Red pill, redemption

“Claude Lanzmann, the director of the epic documentary film Shoah…argues that his own approach to recording the experience of survivors—through direct testimony—is the only legitimate method, and that art and imagination can have no part in such an endeavor.” (The Paris Review)

The wounds of horror flew deep into the flesh. But art cannot be still, so it lends itself an air of skepticism in the face of yearning for redemption, of yearning for an imagined reason untainted by power, for the restoration of beauty into the world – as Leo Bersani put it, “Art as a correction for life.” Redeemed from our actions, our thoughts, our own death, even. Some, including visual artists such as Jean Debuffet, found these dogmatic notions disgusting, rejecting the very constructs that create such a wonderland: “I believe very much in the values of savagery,” he said, “Instinct, passion, mood, violence, madness.”

No. Humanity had hoisted itself upon a cross. Humanity as it was known had suffered, then died. Resurrection would come later (redemption, perhaps never) out of the bones of the soil, turned anew. The psychology of practice, as much as the concession of impotence, would become central to everything that followed it.

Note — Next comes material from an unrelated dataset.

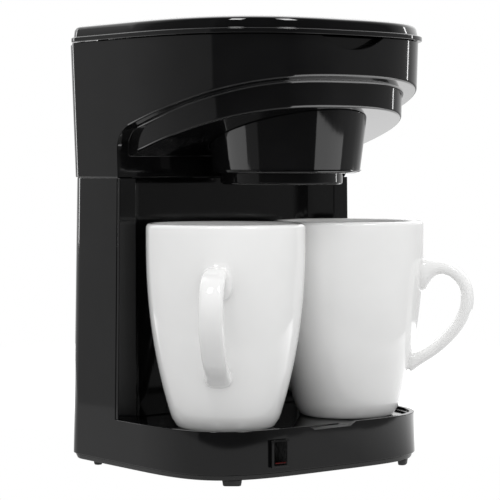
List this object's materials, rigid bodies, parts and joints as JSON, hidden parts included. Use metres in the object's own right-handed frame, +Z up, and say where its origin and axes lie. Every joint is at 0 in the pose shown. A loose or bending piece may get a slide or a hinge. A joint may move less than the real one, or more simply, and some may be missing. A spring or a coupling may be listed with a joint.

I saw butterfly, I see baby wolf

This is childish. It is spring and I saw a little wolfish dog ambling around aimlessly, then a butterfly flew into my face. Then again I prefer to talk about the modern menace and the inevitability of omnicide, which is such folly to worry about. That little dog is oblivious, and certainly not unique in that respect. Lucky him, e?

baby sure is a useful word, she mused in false irony

Undazed we drove to work
and hung the crags and
begs of the little town

we pet a baby wolf
…a baby wolf

Baby wolf
I see you walking
pissin on a pile of straw

sniff the air:
ne’er a fire burnt
by the wheel

to the left it blew the
billoween starling-wraith
magnetic fold in-oh

you meet obtuse
your shadow grew as
spired light fades and dies.

One day soon the world will end,
for you (/kaboom) baby
But this is the legacy of god.

I witness skin begin to stir
in curtain come translucent light

truth: no love but mess and
blood is the legacy of god.

Don’t ask me what I want
I don’t want anything.

What’s so special about my birth and death baby?
it happens to us all.

What are trees made of?

biscuit worlds and biro smell

I am in a town called Linda. The sky is the same colour as the ground and the roofs. The man sitting opposite me ate too much at lunch. I am guessing this is the reason that he has unbuckled his belt, unbuttoned and unzipped his fly right there in front of me. We are driving through the countryside, cutting across the dense trees pinned to the ground like a mass of quills on the back of a porcupine.

I hate to be cliché, but I can’t help it. I am a teenager in a woman’s body, and the cliché of being cliché stifles me like a wet sponge. You write a metaphor sometimes, and it is dead on the page like an image of a corpse. When I say a tree is like a quill, or sometimes a trumpet, or sometimes a crooked old man bent double by time, or sometimes whiskers or foxes’ or rabbits’ tails, or a stripper’s legs, or a dense funereal entourage following the coffin of someone well-loved, or a buzzcut, or a billowing petticoated skirt, or a peacock’s tail, or zebra’s legs, or a lollipop, or fine rain, or tangled hair, or thrashing octopus arms, or a church spire, or a bearded face, or a silent winter, how can that be so evocative? Surely the closest thing to a tree is a tree, not a quill or a trumpet or a man bent double.